DYLAN WAS RIGHT
Neither Bob nor Thomas, but Moran, when he described listening to the news on Radio 4 as being without equal for making you feel both bored and angry. (From his really excellent stand-up routine Monster.) The beef is that in a review of the papers this morning, columnists in the likes of the Torygraph and News of the Screws are putting the blame for the death of Jean Charles de Menezes on the London terrorists and clearing the polis of virtually all responsibility; others are condemning the police for killing an innocent man. It's wonderful the heights of stupidity you can rise to when you're unencumbered by fact.
From my reading of Times, Guardian and BBC reports, I gather that 1) material from the failed bombings had led police to put the house where Mr de Menezes lived under surveillance 2) he went out unseasonably dressed, in a heavy coat 3) he ran when challenged by armed plain-clothes police 4) he jumped a ticket barrier at Stockwell Tube station 5) he was shot five times at close range while lying on the floor of a train.
Now, after that things get a little hazy. It's not clear, for example, how de Menezes wound up on the floor - some say he was pushed, others that he tripped. One account (in the Times) says that an armed officer put a gun down to him before firing. Anti-terrorism police have apparently been told to fire at the head of suspected suicide bombers rather than the torso, for fear of setting off explosives. Given that the head is a far smaller target, I suppose that you would want to have the gun close before you fired.
But if police were that close to him, close enough to push him over and shoot at near point-blank range, why not restrain him physically? Well, an individual who is sufficiently angry, afraid or desperate takes one hell of a lot of restraining, even by people who have been trained. I'm sure any prison officer or psychiatric nurse would say that. Geoff Thompson (martial artist and former bouncer) has a story about a ju-jitsu man who was mugged and put an armlock on his attacker, a technique which had people tapping out almost instantly in the dojo. The mugger head-butted him and ran off nursing a broken arm.
Now imagine what a suicide bomber could do in the half-second when one of his arms isn't quite under control.
I'm no supporter of trigger-happy police (see the case of Harry Stanley) and I don't want to say they definitely did or didn't do the right thing, not before all the facts are out (if that's even possible). But one can see how what might look like an execution-style killing to witnesses would be justified in the mind of someone who had only a second to decide.
It's terrible, no mistake, what happened to Mr de Menezes, but I just wish the columnists would shut the fuck up and ask more questions, instead of rushing to excuse or condemn. It does no-one any good, and it's just a cheap way of filling papers.
Why did de Menezes run? Having started running, why didn't he stop? Did the officers identify themselves properly? Did they know who de Menezes was? Was de Menezes restrained when he was shot?
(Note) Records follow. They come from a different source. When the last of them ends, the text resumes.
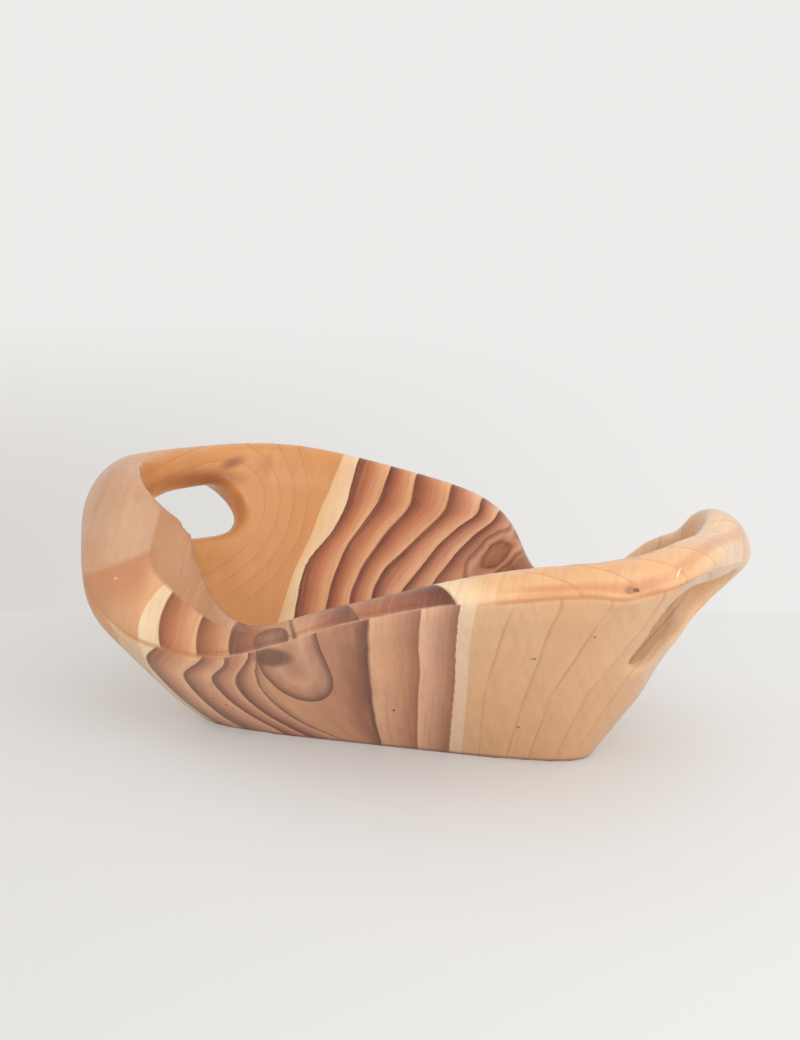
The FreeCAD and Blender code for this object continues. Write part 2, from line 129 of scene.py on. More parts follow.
# Pushes of the soft clay, in millimetres: middle, reach and move of each.
CLAY_PUSHES = (
    ((-152, -70, 72), (26, 26, 24), (-9, -5, -2)),
    ((-176, -45, 120), (12, 20, 14), (3, 1, 0)),
    ((-165, 10, 143), (22, 25, 14), (0, 0, -2)),
    ((-126, -40, 120), (12, 13, 13), (6, 2, 2)),
    ((-155, 22, 84), (18, 16, 9), (0, 0, 6)),
    ((-161, 38, 119), (10, 14, 8), (0, 0, 2)),
    ((58, 92, 70), (26, 26, 22), (-9, -3, 0)),
    ((154, 38, 116), (13, 16, 12), (0, 0, 7)),
    ((133, 61, 104), (10, 12, 10), (0, 0, -3)),
    ((200, -26, 112), (16, 30, 14), (-8, -2.5, 3)),
    ((192, -72, 108), (20, 22, 12), (-6, -1, 8)),
    ((188, -10, 136), (14, 16, 8), (2, 0.6, 2)),
    ((125, -128, 112), (38, 16, 10), (0, 0, 4)),
    ((158, -92, 78), (16, 16, 14), (9, 9, 0)),
    ((162, -28, 64), (14, 26, 12), (-9, -3, 0)),
    ((172, -30, 78), (10, 16, 6), (5, 1.6, 0)),
    ((150, -114, 117), (7, 7, 5), (1, -2, -1.6)),
    ((156, -110, 122), (3.5, 3.5, 3), (-1, 2.5, -1)),
    ((-138, 80, 97), (10, 10, 13), (3.6, 1.2, 0)),
    ((-117, -42, 105), (12, 14, 11), (3.6, 1.2, 0)),
)

# Hand holes in metres: middle of each, and the reach of the edge smoothing about it.
HAND_HOLES = ((-0.175, 0.034, 0.099), (0.175, -0.034, 0.087))
HOLE_REACH = (0.055, 0.078, 0.034)
FINE_CELL_SHARE = 0.68
MERGE_DISTANCE = 0.00002

# Half width of the blend between the near and far paint, in millimetres.
SIDE_BLEND = 16.0

# Stage, in metres.
VIEW_TARGET = (-0.02171, 0.0514, 0.1063)
VIEW_LENS = 104.05
VIEW_SENSOR = 36.0
TABLE_SIZE = 16.0
TABLE_EDGE_PAST_TARGET = 0.174

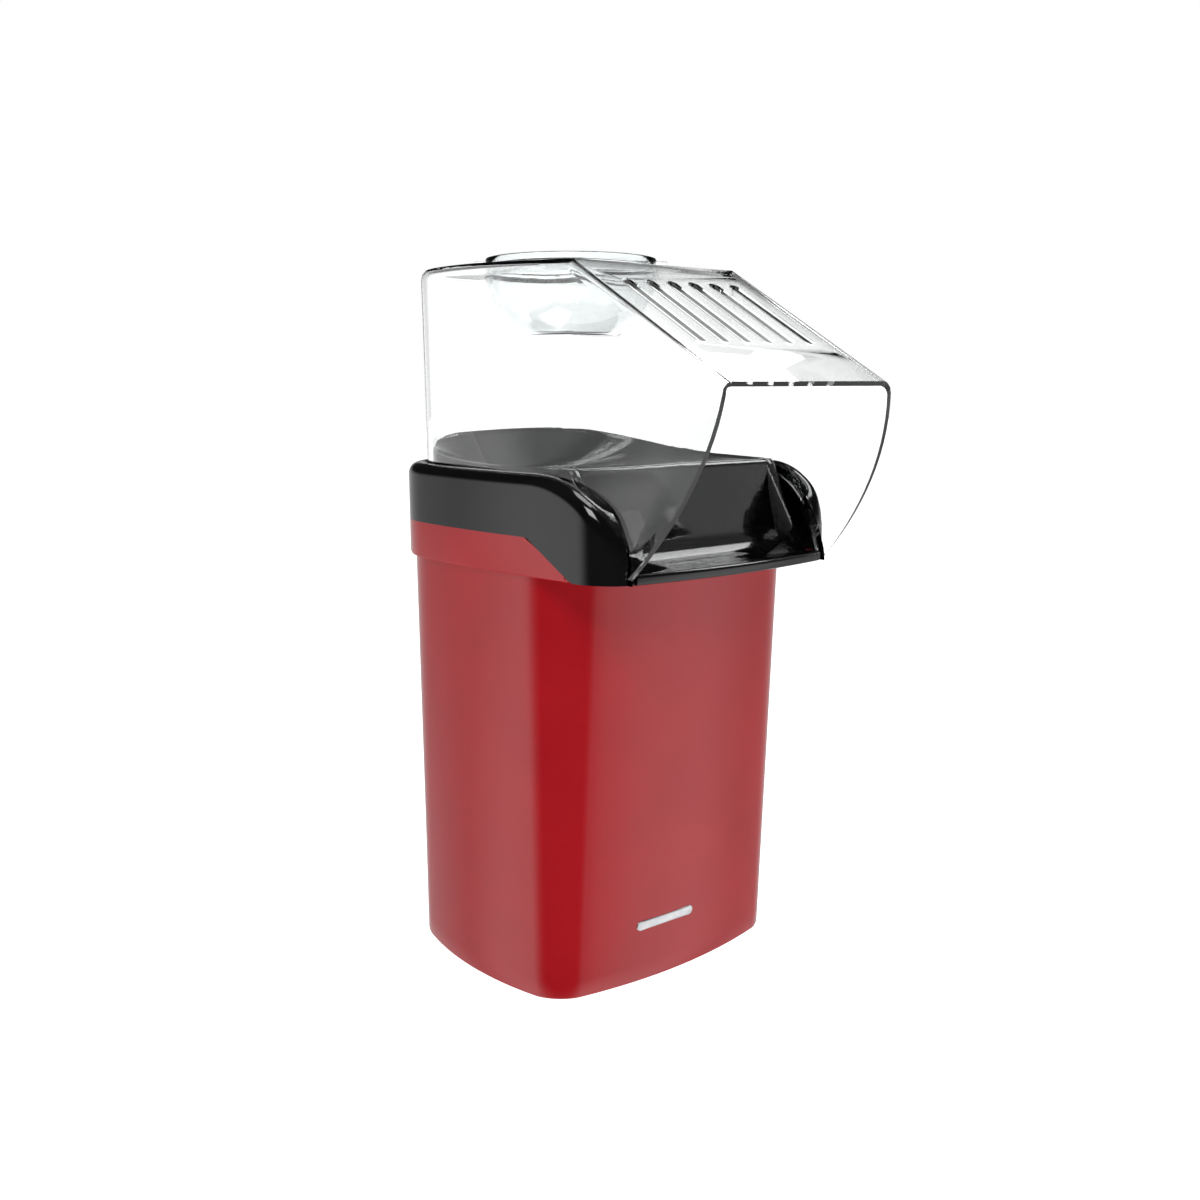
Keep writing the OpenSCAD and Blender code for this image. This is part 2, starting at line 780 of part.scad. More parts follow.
module fan_housing() {
    flange_z = duct_low_z - 2;
    color("#e6e3da") difference() {
        union() {
            on_axis() translate([0, 0, fan_floor_z]) cylinder(r = duct_out_r, h = duct_low_z - fan_floor_z);
            on_axis() translate([0, 0, flange_z]) cylinder(r = flange_r, h = 2);
            ears(flange_z, duct_low_z);
        }
        at_ears() cylinder(r = screw_r + screw_gap, h = far);
        on_axis() {
            translate([0, 0, fan_floor_z + fan_floor_t]) cylinder(r = duct_r, h = far);
            cylinder(r = bush_r + 1.5, h = far);
            for (i = [0:5])
                rotate([0, 0, 60 * i + 30]) translate([23.5, 0, 0]) cylinder(r = 5.5, h = far);
            for (a = [0, 180])
                rotate([0, 0, a]) translate([11, 0, 0]) cylinder(r = screw_r + screw_gap, h = far);
        }
    }
}

module duct_screws() {
    color("#b8babd")
        at_ears() translate([0, 0, duct_low_z - 2 - head_h]) screw(5);
}

module motor_screws() {
    color("#b8babd") on_axis()
        for (a = [0, 180])
            rotate([0, 0, a]) translate([11, 0, fan_floor_z + fan_floor_t + 1.2])
                mirror([0, 0, 1]) {
                    cylinder(r = 2.4, h = 1.2);
                    cylinder(r = screw_r, h = 1.2 + fan_floor_t + can_wall);
                }
}

// ---- Motor and fan ----

can_wall = 1.5;
core_r = 8.5;
core_h = 18;
core_z = motor_z + 11;
magnet_t = 4.2;

module motor_can() {
    color("#a9acae") on_axis() difference() {
        translate([0, 0, motor_z]) cylinder(r = motor_r, h = motor_h);
        translate([0, 0, motor_z - 1]) cylinder(r = motor_r - can_wall, h = motor_h - can_wall + 1);
        translate([0, 0, motor_z]) cylinder(r = bush_r, h = motor_h + 1);
        for (a = [0, 180])
            rotate([0, 0, a]) translate([11, 0, motor_z]) cylinder(r = screw_r + screw_gap, h = motor_h + 1);
    }
}

module motor_end_cap() {
    color("#2c2c2e") on_axis() difference() {
        union() {
            translate([0, 0, cap_z]) cylinder(r = motor_r, h = cap_h);
            translate([0, 0, motor_z - eps]) cylinder(r = motor_r - can_wall - 0.2, h = 2);
        }
        translate([0, 0, cap_z - 1]) cylinder(r = bush_r, h = cap_h + 4);
    }
}

module motor_magnets() {
    r_out = motor_r - can_wall - 0.1;
    color("#4a4a4c") on_axis() intersection() {
        tube(r_out, r_out - magnet_t, core_z - 1, core_z + core_h + 1);
        for (a = [0, 180])
            rotate([0, 0, a + 45]) cube([far / 10, far / 10, far]);
    }
}

module bush(z) {
    on_axis() tube(bush_r, shaft_r + shaft_gap, z, z + bush_h);
}

module upper_bush() {
    color("#b08a45") bush(motor_top_z - bush_h + 1);
}

module lower_bush() {
    color("#b08a45") bush(cap_z);
}

module carbon_brushes() {
    color("#3b3b3b") on_axis()
        for (a = [0, 180])
            rotate([0, 0, a]) translate([commutator_r + 0.1, -2, motor_z + 4])
                cube([5, 4, 4]);
}

commutator_r = 4;
commutator_z = motor_z + 3;

module motor_shaft() {
    color("#c9ccce") on_axis()
        translate([0, 0, shaft_low_z]) cylinder(r = shaft_r, h = shaft_top_z - shaft_low_z);
}

module motor_armature() {
    color("#9a6a3c") on_axis() difference() {
        union() {
            translate([0, 0, core_z]) cylinder(r = core_r, h = core_h);
            translate([0, 0, core_z - 2]) cylinder(r = core_r - 2, h = core_h + 4);
        }
        translate([0, 0, core_z - 3]) cylinder(r = shaft_r, h = core_h + 6);
        for (i = [0:4])
            rotate([0, 0, 72 * i]) translate([core_r - 1.5, -0.8, core_z - 1])
                cube([4, 1.6, core_h + 2]);
    }
}

module commutator() {
    color("#b87333") on_axis() tube(commutator_r, shaft_r, commutator_z, core_z - 2);
}

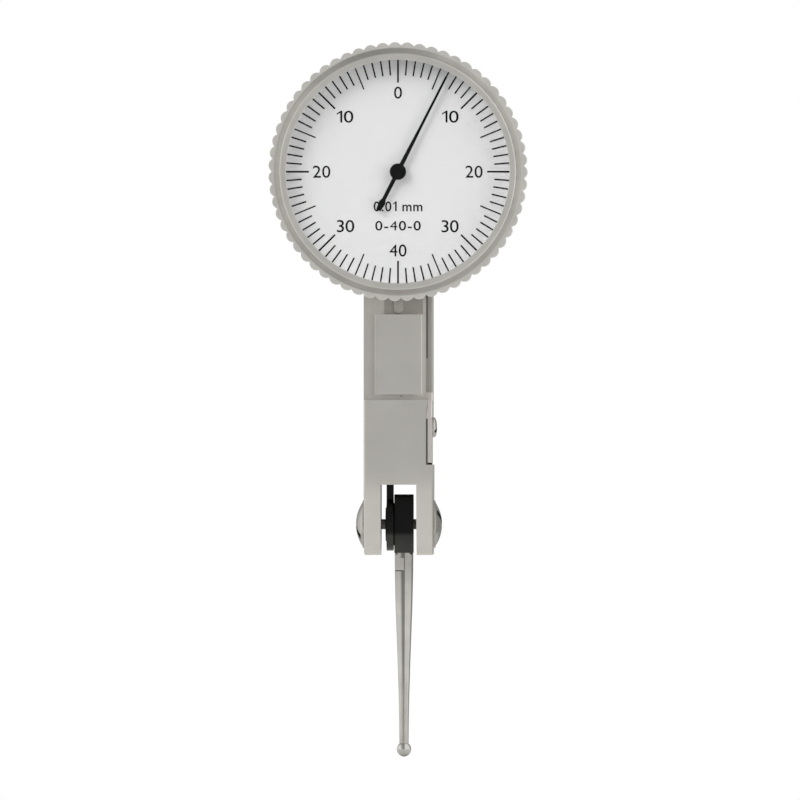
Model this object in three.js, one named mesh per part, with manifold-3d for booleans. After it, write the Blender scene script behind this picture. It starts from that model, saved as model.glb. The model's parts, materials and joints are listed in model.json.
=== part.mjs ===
// Dial test indicator: lever-type indicator with a scalloped dial case, a dovetailed body,
// a fork that carries the stylus lever, and the geared movement that turns the pointer.
// Millimetres. X runs across the body, Y away from the dial's viewer, Z up along the body.
// The origin lies on the flat of the rear dovetail, level with the dial's centre.

import * as THREE from 'three';
import { mergeVertices } from 'three/addons/utils/BufferGeometryUtils.js';
import Module from 'manifold-3d';

const wasm = await Module();
wasm.setup();

// Tooth counts of the train: sector on crown pinion, crown wheel on centre pinion
const sectorCircleTeeth = 482;
const sectorTeeth = 9;
const crownPinionTeeth = 16;
const crownWheelTeeth = 64;
const centrePinionTeeth = 8;

// Angles
const degree = Math.PI / 180;
const leverSwing = 1.55 * degree;
const pointerAngle = 27 * degree;
const dovetailAngle = 60 * degree;
const pressureAngle = 20 * degree;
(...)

And so on.
Oh, and whether or not the police acted properly, whether or not their victim was innocent, they are responsible for killing him, regardless of the circumstances, which can at best be mitigating. Don't try and hide from that one.
Incidentally, the Times piece is the best-written, the Guardian the most rambling, and the BBC the slightest.
http://www.guardian.co.uk/attackonlondon/story/0,16132,1535246,00.html
http://www.timesonline.co.uk/article/0,,2087-1706793,00.html
http://news.bbc.co.uk/1/hi/uk/4712061.stm
1 Comments:
The shooting incident is a whole heap of trouble. And I agree that asking questions would serve much more of a purpose at the moment than leaping to conclusions.
According to some article I read, FT maybe?, he was running because he was late for work.
As for why he didn't stop, maybe he didn't hear them? Maybe they weren't all that clear when they shouted. Someone said that "Police Stop" when shouted in a hurry sounds a lot like "please stop" and that maybe he just ignored it.
Of course from a newspaper's point of view asking questions without knowing the answers doesn't make for a good story does it?
Whatever the reasons, the shooting is a tragedy. For the man who was shot, his family, and for the police who shot him.